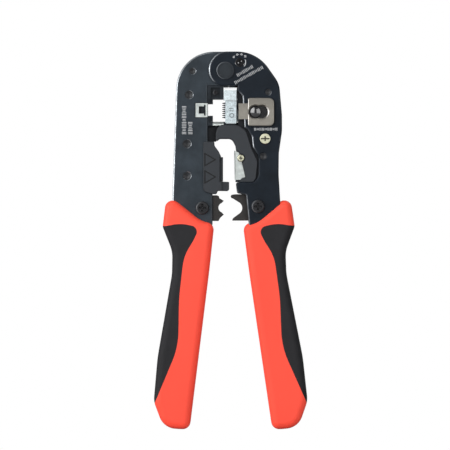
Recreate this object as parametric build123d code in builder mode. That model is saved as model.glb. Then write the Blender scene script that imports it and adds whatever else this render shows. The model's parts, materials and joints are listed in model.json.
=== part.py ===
from build123d import *
import os

# Crimping tool for modular plugs and small terminals, in millimetres.
# +Z runs up the tool, handles down. The front faces -Y. The handles' ends stand on Z = 0.
# The left half of the tool is the fixed frame. The right half turns on the pivot to close.

# ---------------------------------------------------------------- driving dimensions

TOOL_HEIGHT = 190.1
PIVOT = (-2.3, 180.5)
PIVOT_R = 3.0
PIVOT_HEAD_R = 4.45
RUNNING_CLEARANCE = 0.05

# Half depths of the layers, counted from the middle plane of the tool.
CORE = 3.5
FIXED_FACE = 5.6
MOVING_BACK = 5.8
MOVING_FACE = 7.8
MOULDING_FACE = 7.0
GRIP_FACE = 8.8
RAM_FACE = 7.6

EDGE_ROUND = 0.8
GRIP_ROUND = 3.6

# Plug opening, as low and high X and Z.
NEST_LEFT, NEST_RIGHT = -8.6, -0.8
NEST_LOW, NEST_HIGH = 154.8, 166.2
LATCH_LEFT = -11.1
LATCH_LOW, LATCH_HIGH = 157.8, 163.9
NEST_BLOCK_LOW, NEST_BLOCK_HIGH = 152.9, 173.0
PLATE_STEP = -11.2
NEST_SCREW = (-7.3, 169.5)
FLOOR_RIGHT = -3.2
TONGUE = 1.5
BACKING_RIGHT = -4.0
ARCH_CORE_LEFT = -0.8

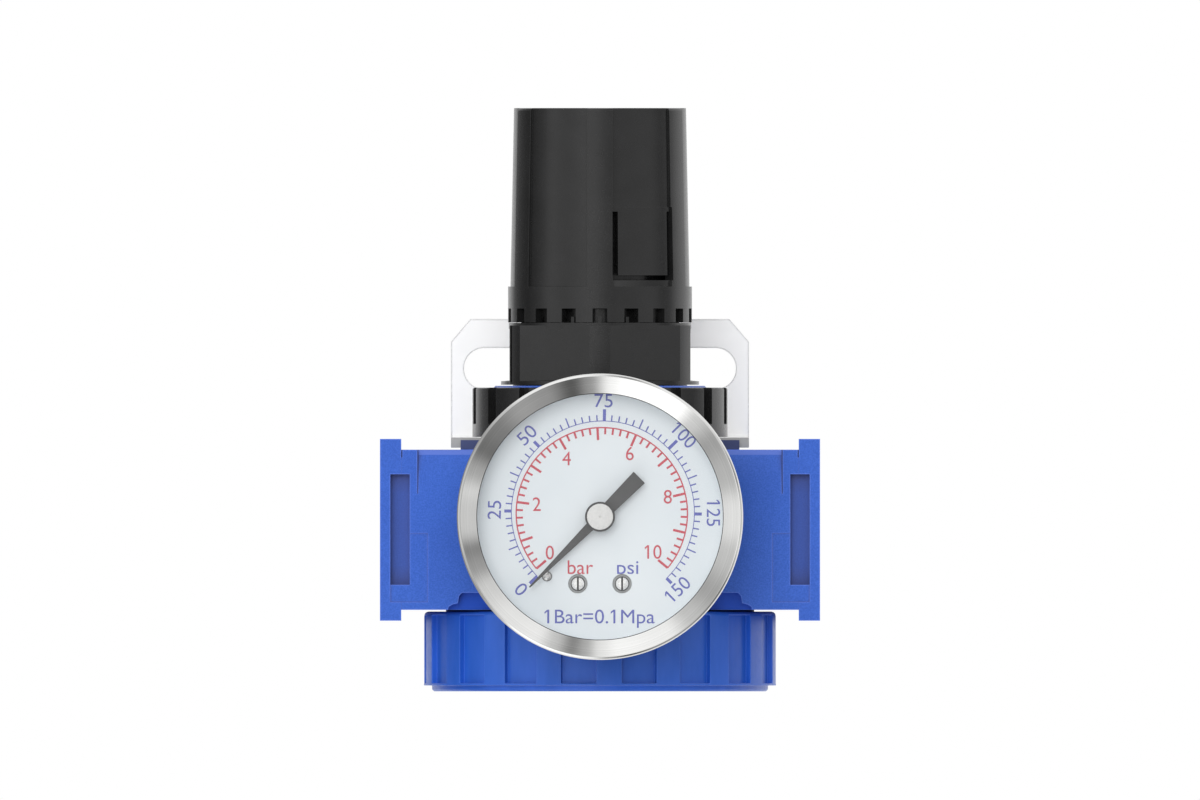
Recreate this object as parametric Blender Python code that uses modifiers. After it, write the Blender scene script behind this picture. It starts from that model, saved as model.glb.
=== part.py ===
"""Air pressure regulator with a push-lock knob, panel bracket and front dial gauge.

The frame: +Z up along the knob axis, the gauge faces -Y, the ports lie on +X and -X.
The origin is the centre of the bottom cap's flat underside.
All sizes below are millimetres; the helpers turn them into metres.
Angles round the knob axis are degrees from the front (-Y), positive towards +X.
"""

import math

import bmesh
import bpy
from mathutils import Matrix, Vector

MM = 0.001
FINE, ROUND, MIDDLE, SLIM, SMALL = 48, 32, 24, 16, 12  # steps of a full turn
NARROW_BEND, WIDE_BEND, ROUND_END = 2, 8, 8  # steps of a bent block and of a half-round end
CORNER_STEPS = 6  # steps of a rounded corner
CUTTER_LEAD = math.radians(3.3)  # turns a cutter's facets off those of the piece it cuts
PAST = 2.0  # how far a cutter reaches past the surface it opens
SINK = 0.5  # how far joined bodies of one piece reach into each other
CHAMFER = 0.3  # the broken edge of most turned pieces
PLAY = 0.12  # the room round a pin in its hole

# Bottom cap
CAP_RADIUS, CAP_GROOVE_RADIUS, CAP_LIP_RADIUS = 26.27, 25.43, 25.07
CAP_TOP, CAP_LIP_HEIGHT, CAP_BORE = 11.91, 0.87, 23.3
CAP_FLOOR, CAP_POST_RADIUS, CAP_POST_TOP = 3.0, 6.0, 6.3
CAP_GROOVE_BOTTOM, CAP_GROOVE_TOP, CAP_CORNER = 1.2, 11.4, 0.45
RIB_COUNT, RIB_WIDTH_DEG, FIRST_RIB_DEG = 18, 8.4, 3.0

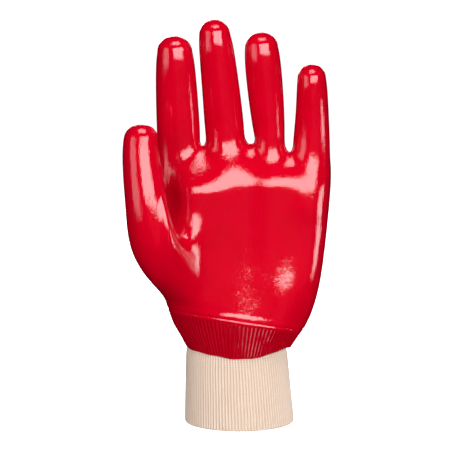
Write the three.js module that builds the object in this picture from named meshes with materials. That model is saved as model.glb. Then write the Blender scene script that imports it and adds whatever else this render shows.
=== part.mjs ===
// A left-hand work glove of red PVC on cotton, filled as on a hand and standing with its fingers up.
// The palm looks towards -Y and the thumb is at -X. The cotton hand is sewn to a rib-knit wrist, and
// the PVC that it was dipped in runs past that seam and ends in a lip on the ribs.
// The origin is the middle of the opening at the hem, with Z up the glove. All sizes are millimetres.
// The hand is a coarse net of four-sided faces, worked out from the tables and smoothed once.
import * as THREE from "three";

// Driving dimensions.
const knitHeight = 52.5; // hem to the lip of the PVC, at the sides
const skirtHeight = 20.6; // lip of the PVC to the wrist seam
const palmHeight = 104; // wrist seam to the roots of the fingers
const palmWidth = 114; // across the knuckles
const palmDepth = 40; // from the back of the hand to the pads of the palm
const wristWidth = 70; // across the PVC at its lip
const wristDepth = 57;
const hemWidth = 72; // across the knit at its hem
const hemDepth = 57;
const lipDip = 1.9; // how much lower the lip hangs in front than at the sides
const coatWall = 1.5; // PVC and the cotton that it is fused to
const lipWall = 1; // the same at the lip, where the PVC thins out
const knitWall = 1.6; // two layers of rib knit
const pieceGap = 0.5; // between the knit and the skirt of the coat round it
const knitTuck = 0.5; // how much more room the knit leaves at the seam, where the skirt curves in
const hemRound = 0.8; // how far up the hem's fold is rounded
const ribCount = 54; // each stands for two ribs of the knit
const ribDepth = 0.5;
const fingerLength = 92.6; // from the roots' line to the tip of the middle finger
const fingerDepth = 23;
const thumbWidth = 24;
const thumbDepth = 22.5;

// Fingers from the thumb's side. Long and web are shares of the finger length above: from the
// roots' line to the tip, and how far over that line the web stands on the little finger's side.
// Places and widths are shares of the palm's width at the root, half way and at the tip, places
// from the palm's middle.
const fingers = [
  { long: 0.885, rootX: -0.342, midX: -0.356, tipX: -0.368, rootW: 0.25, midW: 0.238, tipW: 0.206, web: 0.13 },
  { long: 1, rootX: -0.077, midX: -0.109, tipX: -0.15, rootW: 0.232, midW: 0.211, tipW: 0.19, web: 0.14 },
  { long: 0.912, rootX: 0.179, midX: 0.148, tipX: 0.117, rootW: 0.172, midW: 0.205, tipW: 0.2, web: 0.088 },
  { long: 0.687, rootX: 0.412, midX: 0.417, tipX: 0.407, rootW: 0.222, midW: 0.186, tipW: 0.17, web: 0.022 },
];
const outerWeb = 0.022; // the web's share on the index finger's free side
const webFold = 0.066; // how far a web falls away to its front and back, as such a share
const webSpread = 0.9; // how near a web's ends come to the finger's full width
const webDepth = 0.8; // where its front and back edges lie, as a share of the finger's half depth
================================
## PROBLEM TO WORK ON
Show all lines from the data above in which the word "parametric" appears.

## PROBLEM SOLUTION
Recreate this object as parametric build123d code in builder mode. That model is saved as model.glb. Then write the Blender scene script that imports it and adds whatever else this render shows. The model's parts, materials and joints are listed in model.json.
Recreate this object as parametric Blender Python code that uses modifiers. After it, write the Blender scene script behind this picture. It starts from that model, saved as model.glb.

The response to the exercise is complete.